• _Extracted entries_
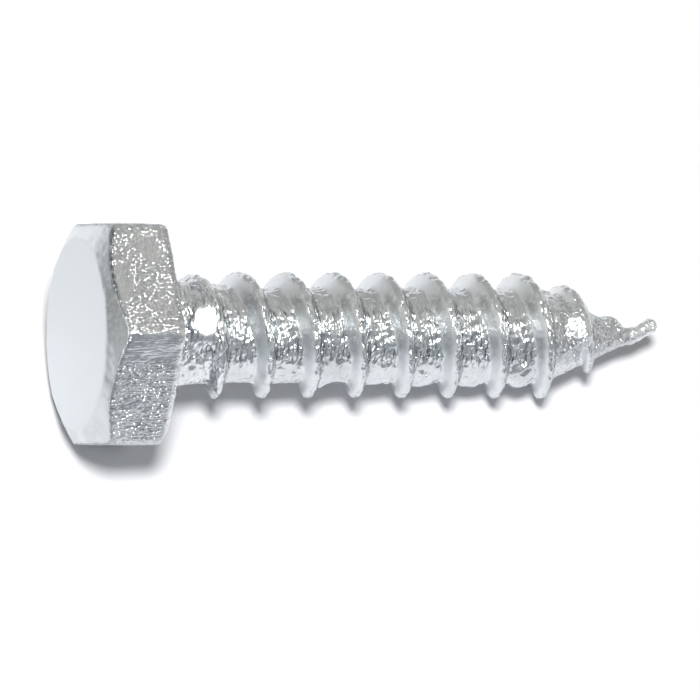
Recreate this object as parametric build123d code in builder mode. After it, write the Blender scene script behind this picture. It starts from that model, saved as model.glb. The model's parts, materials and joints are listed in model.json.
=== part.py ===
from build123d import *

import os
from math import asin, atan2, cos, hypot, pi, radians, sin, sqrt, tan

os.makedirs("parts", exist_ok=True)

# A hot-dip galvanised lag screw, 1/4 in by 1 in with ten threads to the inch, in millimetres.
# It lies as it comes to rest on a surface at Z = 0, its point toward +X: the edge of the head's
# lower flat and the underside of the thread near the point both touch the surface. The origin is
# on that surface, under the middle of the screw.

# Hex head
across_flats = 11.2
head_height = 3.92
head_corner_radius = 0.25
chamfer_circle_diameter = 9.9
chamfer_angle = 32
chamfer_crown = 0.02
seat_edge_radius = 0.2

# Shank and point: the length is from the bearing face to the end of the forged point
length = 25.3
root_diameter = 4.8
neck_fill = 0.65
point_length = 4.0
point_diameter = 1.3

# Thread: right-handed, rising out of the shank and fading into the drip. Angles about the screw's
# axis are from straight up, turning toward -Y.
crest_diameter = 6.44
pitch = 2.54
thread_angle = 60
crest_width = 0.46
crest_drop_share = 0.08
thread_start = 1.2
thread_start_angle = 159
thread_run_in = 1.6
thread_overrun = 0.9
rooting_share = 0.15
burial_share = 0.04
sections_per_turn = 12

# Drip of zinc that froze on the point, bent to one side, with a bead at its end
drip_length = 2.05
drip_straight = 0.6
drip_bend = 0.58
drip_bend_angle = -59
drip_radius = 0.33
bead_radius = 0.34
drip_sections = 5

root_radius = root_diameter / 2
thread_height = (crest_diameter - root_diameter) / 2
point_radius = point_diameter / 2
taper_start = length - point_length
thread_end = length + thread_overrun


def root_radius_at(z):
    """The shank's bare radius z beyond the bearing face: straight, coned on the point, then the drip."""
    along = max(z - taper_start, 0) / point_length
    return max(root_radius + (point_radius - root_radius) * along, drip_radius)


def crest_radius_at(z):
    """The thread's outer radius: it rises out of the shank, runs full, then shrinks on the point."""
    buried = root_radius_at(z) * (1 - burial_share)
    rise = sin(pi / 2 * min((z - thread_start) / thread_run_in, 1))
    fade = 1 - max((z - taper_start) / (thread_end - taper_start), 0) ** 2
    return buried + (thread_height + root_radius_at(z) - buried) * rise * fade


def tilt_onto(z):
    """How far the screw tips for the underside's crest at z to reach the floor under the head's edge."""
    drop = across_flats / 2 - seat_edge_radius - crest_radius_at(z)
    reach = z + seat_edge_radius
    return atan2(drop, reach) + asin(seat_edge_radius / hypot(drop, reach))


# The screw tips until the first crest on its underside meets the floor.
underside = thread_start + pitch * ((180 - thread_start_angle) % 360) / 360
full_turns = int((length - underside) / pitch)
tilt = min(tilt_onto(underside + pitch * turn) for turn in range(1, full_turns + 1))

# The bearing face's centre, placed so that the origin is at the middle of the whole screw's length.
head_reach = head_height * cos(tilt) + chamfer_circle_diameter / 2 * sin(tilt)
point_reach = (length + drip_length) * cos(tilt) + bead_radius
edge_drop = (across_flats / 2 - seat_edge_radius) * cos(tilt) - seat_edge_radius * sin(tilt)
bearing = Plane(
    origin=((head_reach - point_reach) / 2, 0, edge_drop + seat_edge_radius),
    x_dir=(sin(tilt), 0, cos(tilt)),
    z_dir=(cos(tilt), 0, -sin(tilt)),
)
screw_axis = Axis(bearing.origin, bearing.z_dir)


def axial_plane(z, angle):
    """A plane holding the screw's axis: its origin z beyond the bearing face, x outward, y along."""
    return bearing.moved(Location((0, 0, z), (0, 0, angle))).moved(Plane.XZ)


def thread_section(z):
    """The thread's axial section: a blunt crest between two flanks, rooted inside the shank."""
    angle = thread_start_angle + 360 * (z - thread_start) / pitch
    crest = crest_radius_at(z)
    rooted = root_radius_at(z + pitch / 4) * (1 - rooting_share)
    shoulder = crest - (crest - rooted) * crest_drop_share
    half_root = crest_width / 2 + (shoulder - rooted) * tan(radians(thread_angle / 2))
    with BuildSketch(axial_plane(z, angle)) as section:
        with BuildLine():
            Polyline(
                (rooted, -half_root),
                (shoulder, -crest_width / 2),
                (crest, 0),
                (shoulder, crest_width / 2),
                (rooted, half_root),
                close=True,
            )
        make_face()
    return section.sketch


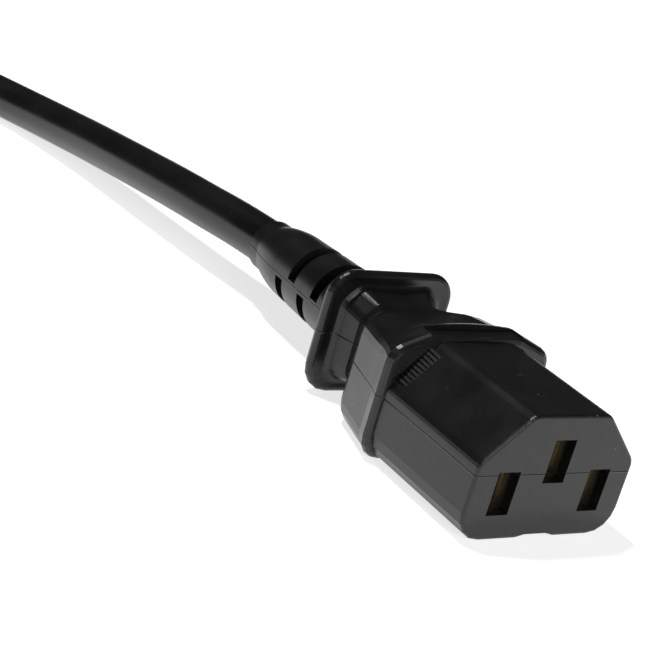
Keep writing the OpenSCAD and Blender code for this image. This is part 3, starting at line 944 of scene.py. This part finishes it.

• _Set problem_
Your task is to repeat every line exactly.

• _Solution to the exercise_
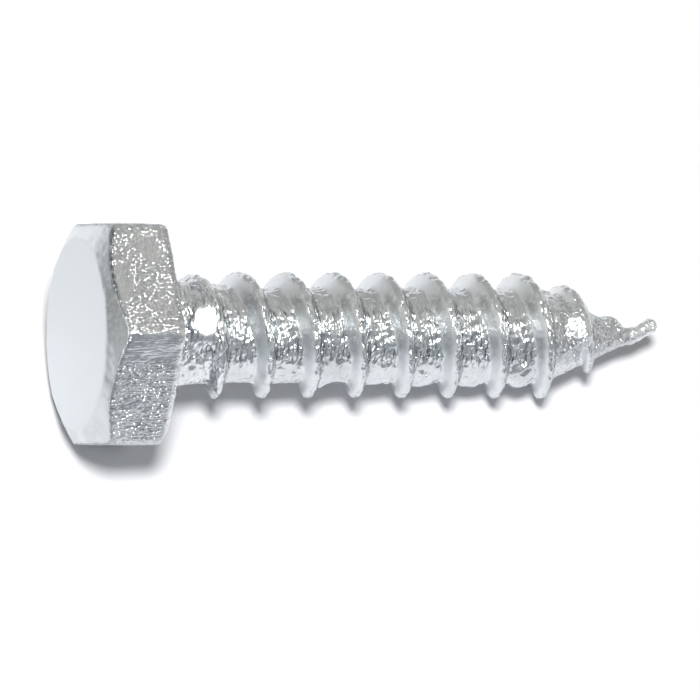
Recreate this object as parametric build123d code in builder mode. After it, write the Blender scene script behind this picture. It starts from that model, saved as model.glb. The model's parts, materials and joints are listed in model.json.
=== part.py ===
from build123d import *

import os
from math import asin, atan2, cos, hypot, pi, radians, sin, sqrt, tan

os.makedirs("parts", exist_ok=True)

# A hot-dip galvanised lag screw, 1/4 in by 1 in with ten threads to the inch, in millimetres.
# It lies as it comes to rest on a surface at Z = 0, its point toward +X: the edge of the head's
# lower flat and the underside of the thread near the point both touch the surface. The origin is
# on that surface, under the middle of the screw.

# Hex head
across_flats = 11.2
head_height = 3.92
head_corner_radius = 0.25
chamfer_circle_diameter = 9.9
chamfer_angle = 32
chamfer_crown = 0.02
seat_edge_radius = 0.2

# Shank and point: the length is from the bearing face to the end of the forged point
length = 25.3
root_diameter = 4.8
neck_fill = 0.65
point_length = 4.0
point_diameter = 1.3

# Thread: right-handed, rising out of the shank and fading into the drip. Angles about the screw's
# axis are from straight up, turning toward -Y.
crest_diameter = 6.44
pitch = 2.54
thread_angle = 60
crest_width = 0.46
crest_drop_share = 0.08
thread_start = 1.2
thread_start_angle = 159
thread_run_in = 1.6
thread_overrun = 0.9
rooting_share = 0.15
burial_share = 0.04
sections_per_turn = 12

# Drip of zinc that froze on the point, bent to one side, with a bead at its end
drip_length = 2.05
drip_straight = 0.6
drip_bend = 0.58
drip_bend_angle = -59
drip_radius = 0.33
bead_radius = 0.34
drip_sections = 5

root_radius = root_diameter / 2
thread_height = (crest_diameter - root_diameter) / 2
point_radius = point_diameter / 2
taper_start = length - point_length
thread_end = length + thread_overrun


def root_radius_at(z):
    """The shank's bare radius z beyond the bearing face: straight, coned on the point, then the drip."""
    along = max(z - taper_start, 0) / point_length
    return max(root_radius + (point_radius - root_radius) * along, drip_radius)


def crest_radius_at(z):
    """The thread's outer radius: it rises out of the shank, runs full, then shrinks on the point."""
    buried = root_radius_at(z) * (1 - burial_share)
    rise = sin(pi / 2 * min((z - thread_start) / thread_run_in, 1))
    fade = 1 - max((z - taper_start) / (thread_end - taper_start), 0) ** 2
    return buried + (thread_height + root_radius_at(z) - buried) * rise * fade


def tilt_onto(z):
    """How far the screw tips for the underside's crest at z to reach the floor under the head's edge."""
    drop = across_flats / 2 - seat_edge_radius - crest_radius_at(z)
    reach = z + seat_edge_radius
    return atan2(drop, reach) + asin(seat_edge_radius / hypot(drop, reach))


# The screw tips until the first crest on its underside meets the floor.
underside = thread_start + pitch * ((180 - thread_start_angle) % 360) / 360
full_turns = int((length - underside) / pitch)
tilt = min(tilt_onto(underside + pitch * turn) for turn in range(1, full_turns + 1))

# The bearing face's centre, placed so that the origin is at the middle of the whole screw's length.
head_reach = head_height * cos(tilt) + chamfer_circle_diameter / 2 * sin(tilt)
point_reach = (length + drip_length) * cos(tilt) + bead_radius
edge_drop = (across_flats / 2 - seat_edge_radius) * cos(tilt) - seat_edge_radius * sin(tilt)
bearing = Plane(
    origin=((head_reach - point_reach) / 2, 0, edge_drop + seat_edge_radius),
    x_dir=(sin(tilt), 0, cos(tilt)),
    z_dir=(cos(tilt), 0, -sin(tilt)),
)
screw_axis = Axis(bearing.origin, bearing.z_dir)


def axial_plane(z, angle):
    """A plane holding the screw's axis: its origin z beyond the bearing face, x outward, y along."""
    return bearing.moved(Location((0, 0, z), (0, 0, angle))).moved(Plane.XZ)


def thread_section(z):
    """The thread's axial section: a blunt crest between two flanks, rooted inside the shank."""
    angle = thread_start_angle + 360 * (z - thread_start) / pitch
    crest = crest_radius_at(z)
    rooted = root_radius_at(z + pitch / 4) * (1 - rooting_share)
    shoulder = crest - (crest - rooted) * crest_drop_share
    half_root = crest_width / 2 + (shoulder - rooted) * tan(radians(thread_angle / 2))
    with BuildSketch(axial_plane(z, angle)) as section:
        with BuildLine():
            Polyline(
                (rooted, -half_root),
                (shoulder, -crest_width / 2),
                (crest, 0),
                (shoulder, crest_width / 2),
                (rooted, half_root),
                close=True,
            )
        make_face()
    return section.sketch


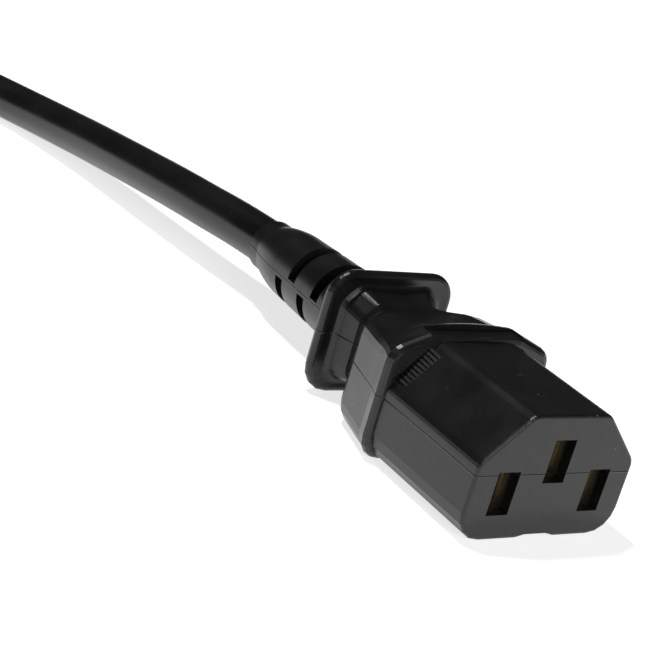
Keep writing the OpenSCAD and Blender code for this image. This is part 3, starting at line 944 of scene.py. This part finishes it.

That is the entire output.